Douna Loup échange des lettres avec sa famille, cherche à rencontrer des témoins, se rend, avec ses filles, à Boston, pour converser longuement avec Olga et ouvrir de vieux albums photos.

Mais à peine arrivée en janvier 2019, la Française se blesse, se cassant le tibia et le péroné.

La vérité décidément résiste.

Paroles de Veronika qui a aimé Boris.

Paroles de Sergueï, vieux camarade de Moscou se souvenant des longues expéditions en solitaire menées par son ami jusqu’en Sibérie.

Paroles d’Anna, la fille d’Olga, qui accompagna souvent sa mère au Chili et l’aida dans ses démarches.  

Les chapitres sont courts, rappelant quelquefois la logique des versets, de l’incantation intérieure, ou de la prière.

Boris parlait peu, très conscient de la puissance créatrice de la parole, de son « effet papillon » infini.

Douna et ses filles prennent la route, Washington, D.C., Virginie, Caroline du Nord, entrant dans le rêve  du road movie américain.

Victime de l’antisémitisme de l’Etat soviétique, Boris fut contraint à l’exil pour exercer sa passion des chiffres comme professeur à l’université, arrivant sur le sol américain le 24 juin 1975.

Mais c’est maintenant l’heure du départ en avion pour Santiago du Chili (mars 2019), il faut se rapprocher des derniers lieux de Boris, aller encore plus près.

Rencontre de femmes engagées, Claudia, Magarita Romero, femmes courages se battant pour la justice dans un pays cherchant la paix par l’amnésie.

Douna Loup comprend mieux ce qu’était la Colonia où son grand-oncle a peut-être été torturé : « Pendant la dictature de Pinochet, à partir du coup d’Etat de septembre 1973, la Colonia devient un espace très utile pour la Dina (police secrète chilienne).
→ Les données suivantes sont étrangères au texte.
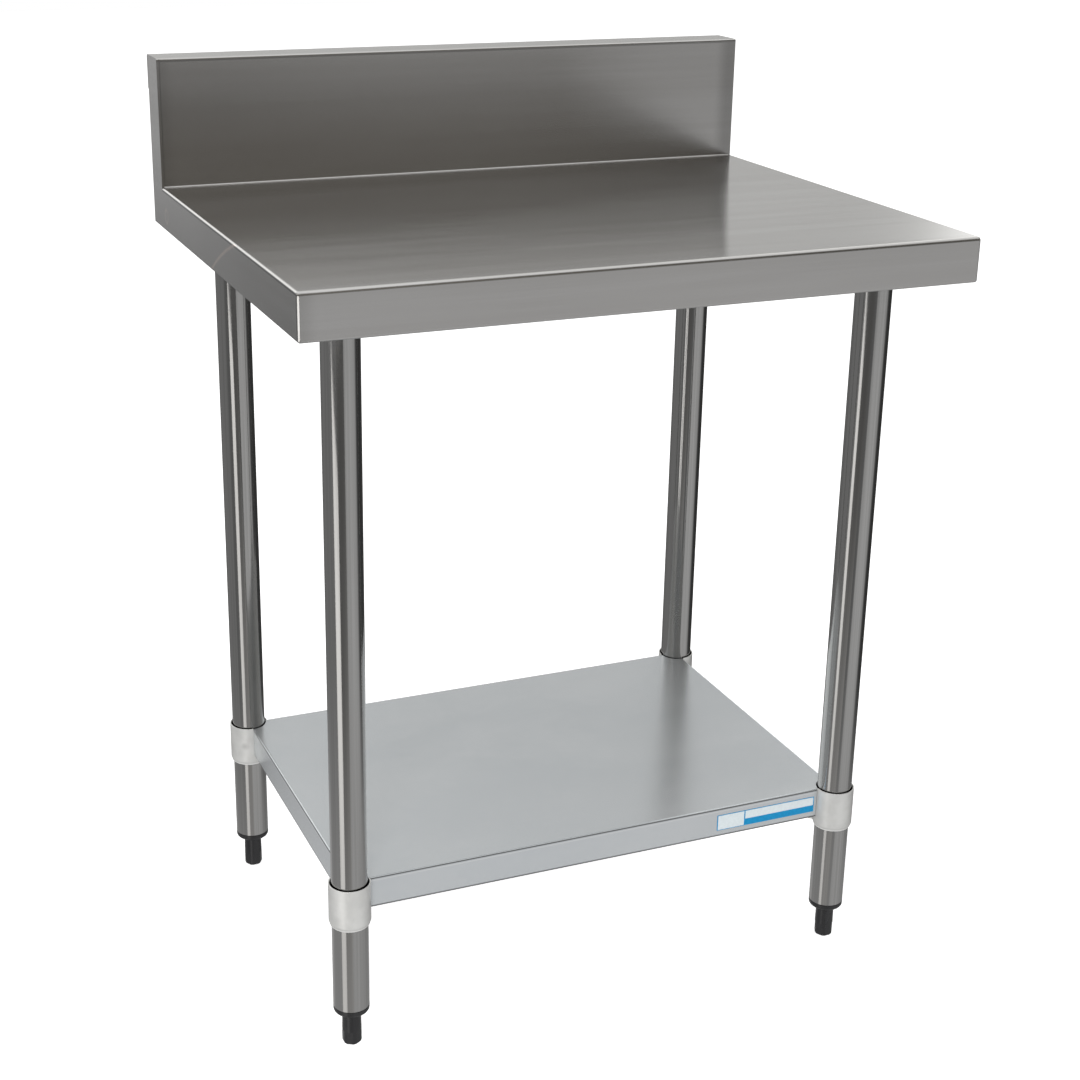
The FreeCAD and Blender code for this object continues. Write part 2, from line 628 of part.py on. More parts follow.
def foot(corner, axis_x, axis_y, turn):
    """Moulded foot: a round stem that swells towards the floor, with spanner flats."""
    body = new_body(f"foot_{corner}")
    section = new_sketch(body, f"foot_section_{corner}", "XZ_Plane")
    outline(section, [
        ("0", "0"),
        ("Dims.foot_low_radius", "0"),
        ("Dims.foot_low_radius", "Dims.foot_flat_rise"),
        ("Dims.foot_top_radius", "Dims.foot_top"),
        ("Dims.stud_radius + Dims.nut_gap", "Dims.foot_top"),
        ("Dims.stud_radius + Dims.nut_gap", "Dims.stud_seat"),
        ("0", "Dims.stud_seat"),
    ])
    revolve(body, section)
    flats = new_sketch(body, f"foot_flats_{corner}", "XY_Plane")
    circle(flats, "2 * Dims.foot_low_radius")
    outline(flats, hexagon("Dims.foot_flat / cos(30 deg)"))
    extrude("Pocket", body, flats, "Dims.foot_flat_rise", reverse=True)
    floor_edges = [index for index, edge in enumerate(body.Tip.Shape.Edges, start=1)
                   if edge.BoundBox.ZMax < TOUCH]
    base = body.Tip
    rounding = body.newObject("PartDesign::Fillet", f"foot_rounding_{corner}")
    rounding.Base = (base, [f"Edge{index}" for index in floor_edges])
    rounding.setExpression("Radius", "Dims.foot_round")
    doc.recompute()
    place(body, axis_x, axis_y, turn=Rotation(UP, turn))


def foot_stud(corner, axis_x, axis_y):
    """Threaded stud of a foot; it turns in the plug's nut to set the height."""
    body = new_body(f"foot_stud_{corner}")
    section = new_sketch(body, f"stud_section_{corner}", "XY_Plane", "Dims.stud_seat")
    circle(section, "Dims.stud_radius")
    extrude("Pad", body, section, "Dims.stud_top - Dims.stud_seat")
    dress("Chamfer", body, f"stud_lead_{corner}", [("0", "Dims.stud_radius", "Dims.stud_top")],
          "Dims.stud_radius / 6")
    place(body, axis_x, axis_y)


# ---------------------------------------------------------------- undershelf

def shelf_pan():
    """Folded shelf with turned-down edges that end at the leg collars; its corners lie on them."""
    body = new_body("shelf_pan")
    low = ("-Dims.leg_x", "-Dims.leg_front")
    high = ("Dims.leg_x", "Dims.leg_back")
    blank = new_sketch(body, "shelf_blank", "XY_Plane", SHELF_LOW)
    rectangle(blank, low, high)
    extrude("Pad", body, blank, "Dims.shelf_apron")
    bends = [("0", "-Dims.leg_front", "Dims.shelf_top"), ("0", "Dims.leg_back", "Dims.shelf_top"),
             ("-Dims.leg_x", "0", "Dims.shelf_top"), ("Dims.leg_x", "0", "Dims.shelf_top"),
             ("0", "-Dims.leg_front", SHELF_LOW), ("0", "Dims.leg_back", SHELF_LOW),
             ("-Dims.leg_x", "0", SHELF_LOW), ("Dims.leg_x", "0", SHELF_LOW)]
    dress("Fillet", body, "shelf_bends", bends, "Dims.shelf_bend")

    hollow = new_sketch(body, "shelf_hollow", "XY_Plane", SHELF_LOW + " + Dims.shelf_sheet")
    rectangle(hollow, *[inset(corner, "Dims.shelf_sheet") for corner in (low, high)])
    extrude("Pocket", body, hollow, "Dims.shelf_apron - 2 * Dims.shelf_sheet", reverse=True)
    mouth = new_sketch(body, "shelf_mouth", "XY_Plane", SHELF_LOW)
    rectangle(mouth, *[inset(corner, "Dims.shelf_hem") for corner in (low, high)])
    extrude("Pocket", body, mouth, "Dims.shelf_sheet", reverse=True)

    notches = new_sketch(body, "shelf_notches", "XY_Plane", SHELF_LOW)
    openings = new_sketch(body, "shelf_openings", "XY_Plane", SHELF_LOW)
    for axis_x, axis_y in leg_axes():
        circle(notches, "Dims.collar_radius + Dims.collar_seat", axis_x, axis_y)
        circle(openings, "Dims.collar_bore", axis_x, axis_y)
    extrude("Pocket", body, notches, "Dims.shelf_apron - Dims.shelf_sheet", reverse=True)
    extrude("Pocket", body, openings, "Dims.shelf_apron", reverse=True)


def inset(corner, amount):
    """Corner of a rectangle moved towards the middle of the table on both axes."""
    return tuple(f"{part} {'+' if part.startswith('-') else '-'} {amount}" for part in corner)


def shelf_rib():
    """Hat-section rib welded under the shelf."""
    body = new_body("shelf_rib")
    section = new_sketch(body, "rib_section", "YZ_Plane")
    outline(section, hat_section("Dims.rib_width", "Dims.rib_flange", SHELF_UNDER,
                                 SHELF_UNDER + " - Dims.rib_depth", "Dims.shelf_sheet"))
    extrude("Pad", body, section, "2 * Dims.rib_end", middle=True)
    bend_hat(body, "rib_bends", lambda along, height: ("0", along, height), "Dims.rib_width",
             SHELF_UNDER, SHELF_UNDER + " - Dims.rib_depth", "Dims.shelf_sheet")


def shelf_collar(corner, axis_x, axis_y, turn):
    """Cast collar around a leg: a seat for the shelf's corner, two wings and a screw boss."""
    name = f"shelf_collar_{corner}"
    ring = primitive("Cylinder", f"{name}_ring", Radius="Dims.collar_radius",
                     Height="Dims.collar_height - Dims.collar_taper_rise")
    place(ring, along_z=COLLAR_LOW + " + Dims.collar_taper_rise")
    taper = primitive("Cone", f"{name}_taper", Radius1="Dims.collar_low_radius",
                      Radius2="Dims.collar_radius", Height="Dims.collar_taper_rise")
    place(taper, along_z=COLLAR_LOW)
    screw_height = "Dims.collar_top - Dims.collar_boss_below"
    boss = radial_boss(f"{name}_boss", "Dims.boss_radius", "Dims.collar_boss_reach", screw_height)
    wing_low = SHELF_UNDER + " - Dims.wing_margin - Dims.wing_height"
    wings = []
    for index, (length, width, along, across) in enumerate((
            ("Dims.wing_reach", "Dims.wing_thick", "0", "Dims.shelf_sheet"),
            ("Dims.wing_thick", "Dims.wing_reach", "Dims.shelf_sheet", "0"))):
        wing = primitive("Box", f"{name}_wing_{index}", Length=length, Width=width,
                         Height="Dims.wing_height")
        place(wing, along, across, wing_low)
        wings.append(wing)
    casting = combine("MultiFuse", f"{name}_casting", ring, [taper, boss, *wings])
    bore = primitive("Cylinder", f"{name}_bore", Radius="Dims.collar_bore",
                     Height="Dims.collar_height - Dims.collar_throat_rise")
    place(bore, along_z=COLLAR_LOW + " + Dims.collar_throat_rise")
    throat = primitive("Cylinder", f"{name}_throat", Radius="Dims.collar_throat",
                       Height="Dims.collar_throat_rise")
    place(throat, along_z=COLLAR_LOW)
    thread = radial_boss(f"{name}_thread", "Dims.grub_radius", "Dims.collar_boss_reach",
                         screw_height)
    seat = primitive("Box", f"{name}_seat", Length="Dims.collar_radius",
                     Width="Dims.collar_radius", Height=f"Dims.collar_top - ({SHELF_UNDER})")
    place(seat, along_z=SHELF_UNDER)
    tools = combine("MultiFuse", f"{name}_cuts", bore, [throat, thread, seat])
    rough = combine("Cut", f"{name}_rough", casting, tools)
    rims = edges_through(rough, [("0", "-Dims.collar_radius", "Dims.collar_top"),
                                 ("0", "-Dims.collar_bore", "Dims.collar_top")])
    item = keep(round_edges(name, rough, rims, "Dims.collar_round"), name)
    place(item, axis_x, axis_y, turn=Rotation(UP, turn))


def label_plate():
    """Blank plate on the shelf's front edge."""
    body = new_body("label_plate")
    face = new_sketch(body, "label_face", "XZ_Plane", "Dims.leg_front")
    half = "Dims.label_width / 2"
    rectangle(face, (f"Dims.label_middle - {half}", "Dims.label_low"),
              (f"Dims.label_middle + {half}", "Dims.label_low + Dims.label_height"))
    extrude("Pad", body, face, "Dims.label_thick")


# ---------------------------------------------------------------- build and write

def check_document():
    for item in doc.Objects:
        if {"Invalid", "Error"} & set(item.State):
            raise RuntimeError(f"{item.Name} failed: {item.State}")
    for item in pieces:
        if item.Shape.isNull() or not item.Shape.isValid() or not item.Shape.Solids:
            raise RuntimeError(f"{item.Label} has no valid solid")


def write_pieces():
    os.makedirs("parts", exist_ok=True)
    for item in pieces:
        item.Shape.exportStep(f"parts/{item.Label}.step")
        box = item.Shape.BoundBox
        print(f"{item.Label:28s} {len(item.Shape.Solids):2d} solids {item.Shape.Volume / 1e3:9.2f} cm3"
              f"  x {box.XMin:7.1f} {box.XMax:7.1f}  y {box.YMin:7.1f} {box.YMax:7.1f}"
              f"  z {box.ZMin:7.1f} {box.ZMax:7.1f}")


dims = make_sheet()
work_top()
splash_cap("left", -1)
splash_cap("right", 1)
cross_channel("left", "-Dims.leg_x")
cross_channel("right", "Dims.leg_x")
middle_channel()
for corner_name, leg_at_x, leg_at_y, quarter in CORNERS:
    leg_socket(corner_name, leg_at_x, leg_at_y, quarter)
    leg(corner_name, leg_at_x, leg_at_y)
    foot_plug(corner_name, leg_at_x, leg_at_y)
    foot(corner_name, leg_at_x, leg_at_y, quarter)
    foot_stud(corner_name, leg_at_x, leg_at_y)
    shelf_collar(corner_name, leg_at_x, leg_at_y, quarter)
socket_bolts()
socket_nuts()
foot_nuts()
grub_screws("socket_grub_screws", "Dims.leg_radius",
            SOCKET_CEILING + " - Dims.socket_boss_below")
grub_screws("collar_grub_screws", "Dims.leg_radius + Dims.collar_grub_gap",
            "Dims.collar_top - Dims.collar_boss_below")
shelf_pan()
shelf_rib()
label_plate()
doc.recompute()
check_document()
write_pieces()
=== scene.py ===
import json
import math

import bmesh
import bpy
from mathutils import Matrix, Vector


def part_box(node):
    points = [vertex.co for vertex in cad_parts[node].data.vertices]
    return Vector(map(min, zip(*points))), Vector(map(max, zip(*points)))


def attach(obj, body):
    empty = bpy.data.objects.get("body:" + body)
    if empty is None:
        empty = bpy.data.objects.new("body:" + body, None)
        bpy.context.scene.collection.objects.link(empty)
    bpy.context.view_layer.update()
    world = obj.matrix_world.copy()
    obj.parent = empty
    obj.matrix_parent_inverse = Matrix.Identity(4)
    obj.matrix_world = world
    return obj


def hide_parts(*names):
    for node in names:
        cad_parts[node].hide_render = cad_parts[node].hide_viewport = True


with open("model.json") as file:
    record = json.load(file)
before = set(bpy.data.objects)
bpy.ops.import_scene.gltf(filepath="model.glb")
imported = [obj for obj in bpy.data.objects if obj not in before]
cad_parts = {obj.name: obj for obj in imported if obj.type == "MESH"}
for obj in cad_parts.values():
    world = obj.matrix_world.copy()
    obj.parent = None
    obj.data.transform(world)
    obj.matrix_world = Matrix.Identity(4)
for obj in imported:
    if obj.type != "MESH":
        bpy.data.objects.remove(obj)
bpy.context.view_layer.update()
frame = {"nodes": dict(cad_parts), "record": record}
scene = bpy.context.scene
nodes = frame["nodes"]
CORNERS = ("front_left", "front_right", "back_right", "back_left")

# The camera stands to the left in front of the table, above the work surface. Its lens and sensor
# are in millimetres; all other lengths here are in metres.
CAMERA_PLACE = Vector((-0.864, -1.975, 1.316))
CAMERA_YAW = math.radians(22.44)
CAMERA_PITCH = math.radians(-19.69)
CAMERA_ROLL = math.radians(0.71)
CAMERA_LENS = 63.44
CAMERA_SHIFT = (0.037, -0.037)
SENSOR = 36.0
CLIP = (0.05, 50.0)

# The floor lies a hair below the feet. Its glow keeps it pale in the soft light.
FLOOR_HALF = 12.0
FLOOR_GAP = 0.0005
FLOOR_GLOW = 0.65

# A face looks along an axis where its normal has more than this share of it.
FACING = 0.7

# Tolerance for a place that lies on a face.
HAIR = 0.0005

# Sockets of the mix node by number, because their names repeat.
MIX_FACTOR = 0
MIX_VECTORS = (4, 5)
MIX_COLOURS = (6, 7)
MIX_VECTOR_OUT = 1
MIX_COLOUR_OUT = 2

# Folded top: painted shade lines along its folds, painted shade at the ends of its long faces, and heat
# marks on its left side. The painted shade at an end is full at the first distance from the end and
# gone at the second. Centres of the marks are (Y, Z) places on that side.
DECK_HEIGHT = 0.9
SPLASH_DEPTH = 0.05
BEND_SHADE_INSET = 0.0034
BEND_SHADE_REACH = 0.0015
BEND_SHADE_FRONT = 0.4
BEND_SHADE_SIDE = 0.55
LEFT_END = (0.002, 0.022)
LEFT_END_SHADE = 0.14
RIGHT_END = (0.008, 0.030)
RIGHT_END_SHADE = 0.28
HEAT_ARC_CENTRE = (-0.223, 0.445, 0.0)
HEAT_ARC_RADIUS = 0.476
HEAT_ARC_REACH = 0.0034
HEAT_ARC_TINT = 0.9
WELD_RING_CENTRE = (0.238, 0.869, 0.0)
WELD_RING_RADIUS = 0.008
WELD_RING_REACH = 0.0026
WELD_RING_TINT = 0.6

# Painted lines along the undershelf's folds: distance from its top or bottom, reach, strength and
# shade.
# The dark lines are painted shade; the light line under the upper fold is a painted highlight.
UPPER_FOLD_SHADE = (0.0015, 0.0014, 0.75, 0.01)
UPPER_FOLD_HIGHLIGHT = (0.0042, 0.0011, 0.4, 0.85)
LOWER_FOLD_SHADE = (0.0012, 0.0024, 1.0, 0.03)

# Castings round the legs: radius of the bore, wall, height of the painted highlight along the lip, and
# the ejector mark on a flank, darkened with painted shade.
COLLAR_BORE = 0.0222
COLLAR_WALL = 0.0032
LIP_HIGHLIGHT_RISE = 0.0006
LIP_HIGHLIGHT_REACH = 0.0012
LIP_HIGHLIGHT = 0.8
DIMPLE_RISE = 0.027
DIMPLE_BEARING = 62.0
DIMPLE_RADIUS = 0.0075
DIMPLE_SHADE = 0.42

# Blank plate: shares of its width and height.
LABEL_DIVIDER = 0.28
LABEL_BAND = 0.44
LABEL_DIVIDER_HALF = 0.006
LABEL_BORDER_ACROSS = 0.008
LABEL_BORDER_UP = 0.035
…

Usine d’armement, lieu de torture, d’enfermement, la Dina y bénéficie de formation et d’expérimentation. Schaefer a testé pendant des années des tortures à l’électricité sur les enfants de la Colonia. La plupart de ceux qui les ont subies ont été rendus infertiles par les décharges reçues dans leurs parties génitales. La Colonia est directement opérationnelle pour les interrogatoires musclés des prisonniers politiques. »

Mais quelle idée étrange pour un Américain d’origine russe que d’aller randonner dans un pays connu pour sa dictature féroce ? Était-ce par pure inconscience ? Par esprit de liberté inconditionnelle ?

Comprenant que l’enquête menée par un détective privé sensé en découvrir davantage sur les circonstances du décès a été bâclée, de la même façon que le juge de San Carlo a très vite clôturé le dossier, la Française veut parler aux témoins susceptibles d’avoir côtoyé Boris lors de ses dernières journées, les carabineros (4) et les militaires (4) alors présents dans la vallée où il se trouvait.

Un témoin précieux est évoqué, Daniel, mais il semblerait qu’il ne s’agisse que d’un leurre.

Visite de la Colonia : « As-tu été emmené ici, Boris ? Y es-tu mort ? Où ont eu lieu les crimes, les meurtres, les tortures ? Comment cela se fait-il que la beauté demeure ? Pourquoi les champs semblent si doux ? Comment marcher ici paisiblement dans le soir qui tombe ? »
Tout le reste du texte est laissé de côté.